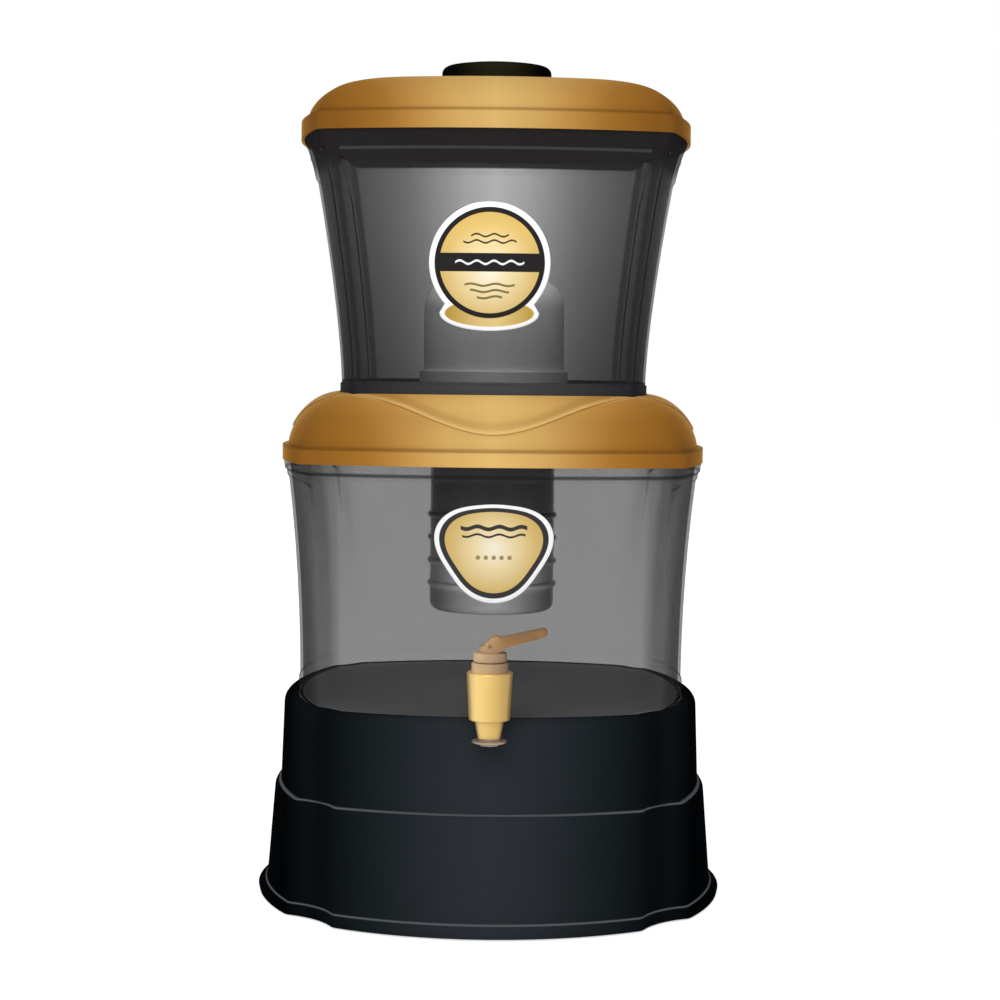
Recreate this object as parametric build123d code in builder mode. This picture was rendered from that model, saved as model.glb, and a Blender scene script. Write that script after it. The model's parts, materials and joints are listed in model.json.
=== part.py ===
"""Gravity water filter: two smoked tanks stacked on a stand, with two lids and a tap.

Sizes are in millimetres. Z is up, the tap is at the front on the -Y side, and the
origin is on the table under the middle of the stand. From the table up the stack is
the stand, the lower tank with its tap, the middle lid, the upper tank with the
ceramic dome and the mineral cartridge under it, and the top lid with its knob.
"""

from build123d import *
from math import atan2, cos, pi, radians, sin, sqrt
import os

# ---------------------------------------------------------------- shared clearances
RUNNING_FIT = 0.05  # radial gap of a part that turns or slides in its bore
LOOSE_FIT = 0.3  # gap at parts that lie close but must not rub
SEAT_GAP = 0.8  # gap around a tank or a lid plug in its seat
LEAST_ROUND = 1.0  # smallest corner radius of an outline that is moved in

# ---------------------------------------------------------------- stand
FEET_SHOW = 1.0  # rubber feet standing out below the skirt
FOOT_RADIUS = 9.0
FOOT_THICK = 4.0
FOOT_INSET = 12.08  # from the chord across the lower tier's corner to each foot, in X and in Y
FOOT_BOSS_WALL = 3.0
FOOT_BOSS_HEIGHT = 24.0
FOOT_CHAMFER = 0.5
STAND_WALL = 3.0
STAND_HEIGHT = 137.0
SKIRT_HEIGHT = 9.0
SKIRT_FLARE = 6.2  # how far the skirt stands out from the foot of the lower tier
SKIRT_TUCK = 0.8  # how far the foot of the skirt is drawn in
SKIRT_EDGE = 3.0  # height of the skirt's upright edge
SKIRT_BEND = 0.4  # share of the skirt's flare left halfway up
LEDGE_Z = 77.0
TIER_FOOT_HALF = 152.4  # half width of the lower tier where it leaves the skirt
TIER_TOP_HALF = 147.6  # half width of the lower tier at the ledge
COLLAR_FOOT_HALF = 143.4  # half width of the upper tier at the ledge
COLLAR_TOP_HALF = 141.6
LEDGE_ROUND = 6.0
SHOULDER_ROUND = 8.0
COLLAR_LIP_SET = 20.0  # how far the end of each bowed side lies inside the half width
COLLAR_LAND = 98.0  # half length of each bowed side
COLLAR_SCOOP = 2.5  # depth of the cove in each corner
TIER_LIP = 127.0  # end of each bowed side of the lower tier, at the ledge
TIER_LIP_GAIN = 0.45  # how fast that end moves out as the tier widens towards its foot
TIER_LAND = 99.0
TIER_SCOOP = 5.0
STAND_CORNER_RADIUS = 8.0
SEAT_DEPTH = 5.0  # depth of the lower tank in the stand
DECK_THICK = 4.0
DECK_RIB = 3.0
DECK_RIB_DEPTH = 6.0
DECK_RIB_PITCH = 56.0

# ---------------------------------------------------------------- lower tank
LOWER_HEIGHT = 164.0
LOWER_WALL = 3.0
LOWER_FLOOR = 4.0
LOWER_FOOT_HALF = 131.9
LOWER_FLARE = 10.0  # how much wider each half is at the mouth
LOWER_FLARE_POWER = 2.2
LOWER_LIP_SHARE = 0.86  # end of each bowed side, as a share of the half width
LOWER_FOOT_STRIP = 18.0  # width of the corner strip at the foot
LOWER_MOUTH_STRIP = 5.0
LOWER_COVE = 0.12  # depth of the cove in each corner strip, as a share of its width
LOWER_CORNER_RADIUS = 3.5
LOWER_RIM_HEIGHT = 6.0
LOWER_RIM_OUT = 1.1
PANEL_DEPTH = 1.0  # how deep the panel on each tank face lies
PANEL_CORNER = 6.0
PANEL_SHARE = 0.835  # half width of a panel as a share of the tank's half width
LOWER_PANEL_TOP_GAP = 5.0
LOWER_PANEL_FOOT_GAP = 14.0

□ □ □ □

_Objective_: Quote verbatim the opening lines of the listing above, ending with the line where "lids and a tap." appears; include both endpoints and nothing more.

_Exercise solution_:
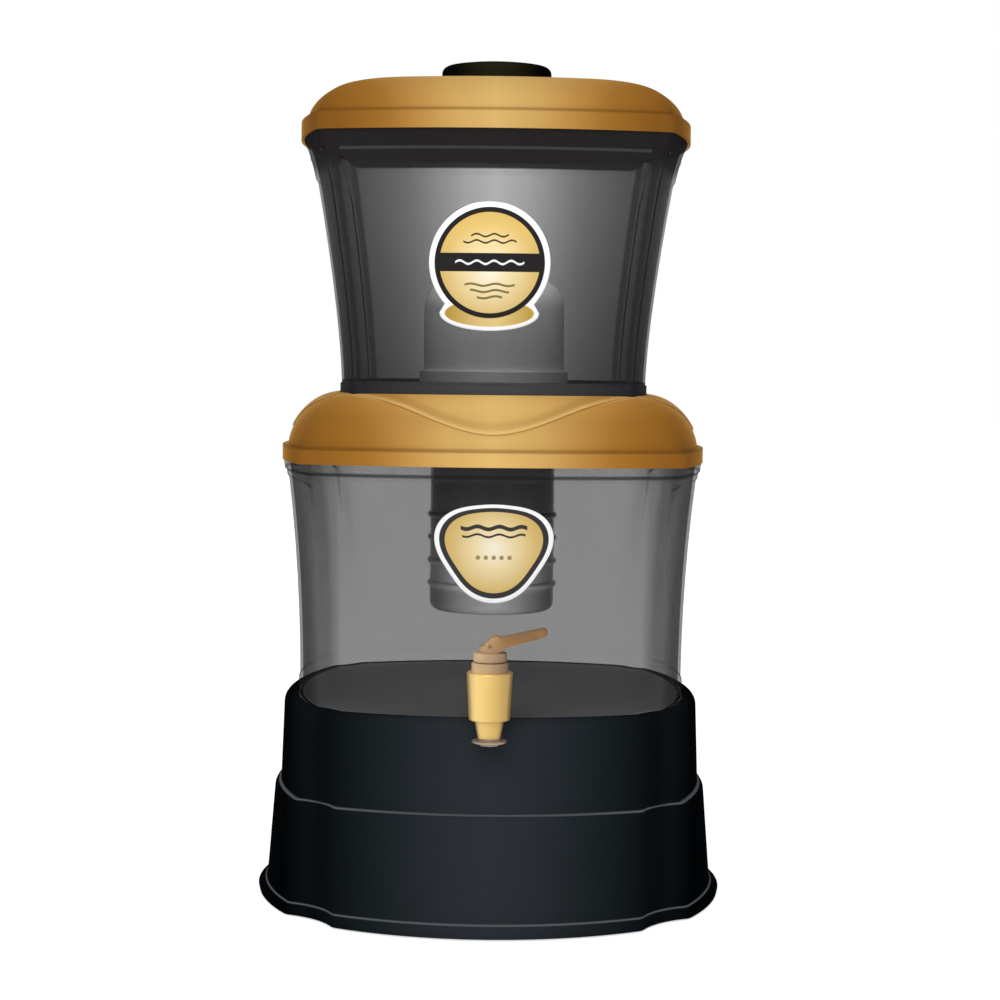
Recreate this object as parametric build123d code in builder mode. This picture was rendered from that model, saved as model.glb, and a Blender scene script. Write that script after it. The model's parts, materials and joints are listed in model.json.
=== part.py ===
"""Gravity water filter: two smoked tanks stacked on a stand, with two lids and a tap.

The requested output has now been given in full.